Predictions of depth-to-ice on asteroids based on an asynchronous model of temperature, impact stirring, and ice loss

Abstract

Water ice near the surface of main belt asteroids is gradually lost to space. A mantle of low thermal conductivity causes large surface temperature amplitudes, and thus increased cooling by thermal re-radiation, lowering temperatures well below the fast-rotator limit. A computational barrier for modeling this ice loss is the multi-scale character of the problem: accurate temperatures require many time steps within a solar day, but ice retreats slowly over billions of years. This barrier is overcome with asynchronous coupling: Models of temperature, ice loss, and impact stirring each use their own time steps and are coupled with one another. The model is applied to 1 Ceres and 7968 Elst-Pizarro. On Ceres, ice can be expected in the top half meter poleward of 60° latitude on both hemispheres, even if excursions of the axis tilt took place, and even in the presence of impact gardening. At the poles, ice can be expected within a centimeter of the surface.
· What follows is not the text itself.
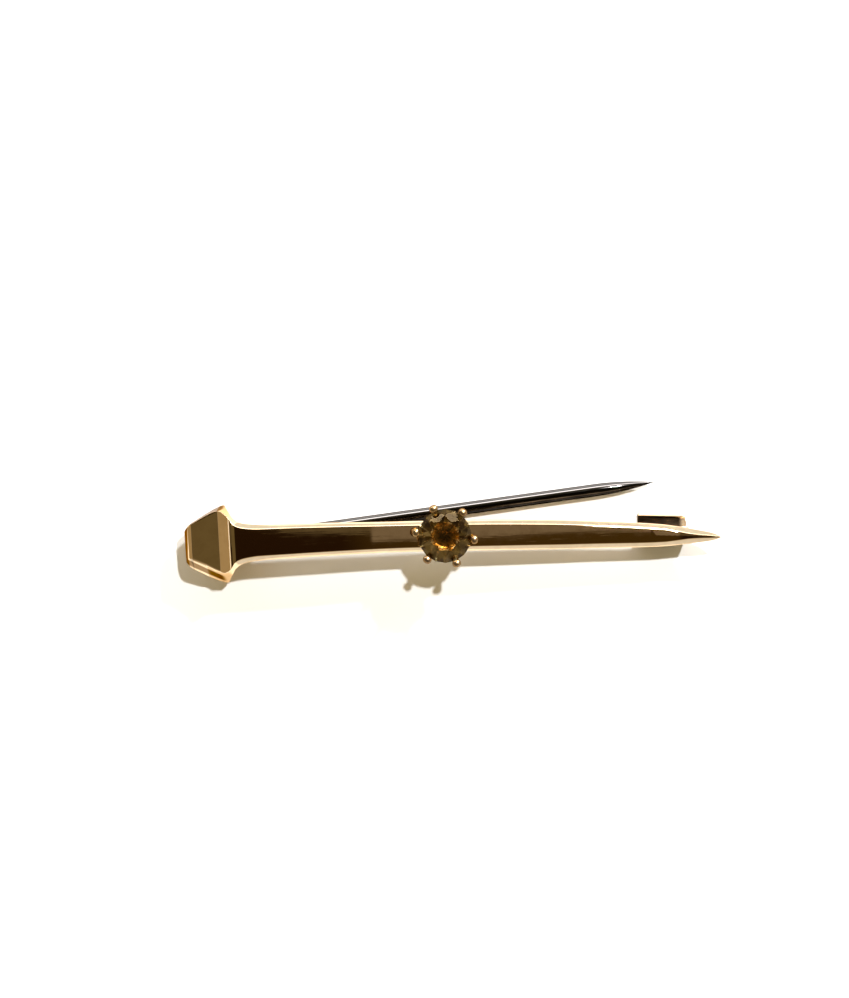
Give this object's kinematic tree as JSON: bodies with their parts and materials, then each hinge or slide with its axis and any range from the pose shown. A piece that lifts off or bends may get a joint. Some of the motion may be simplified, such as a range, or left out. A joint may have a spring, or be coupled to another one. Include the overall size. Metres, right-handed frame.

The retreating ice crust leads to emission of water from the surface, mainly at the equator; the gradually retreating ice supplies a water exosphere less dense than has been observed by the Herschel telescope. For Main Belt Comet Elst-Pizarro, depths to ice depend on the properties of the surface mantle. For a dust mantle estimated depths are on the order of a decimeter; for a rocky surface the depth at the pole is on the order of one meter. Hence, it could have been activated by a small impact that exposed buried ice.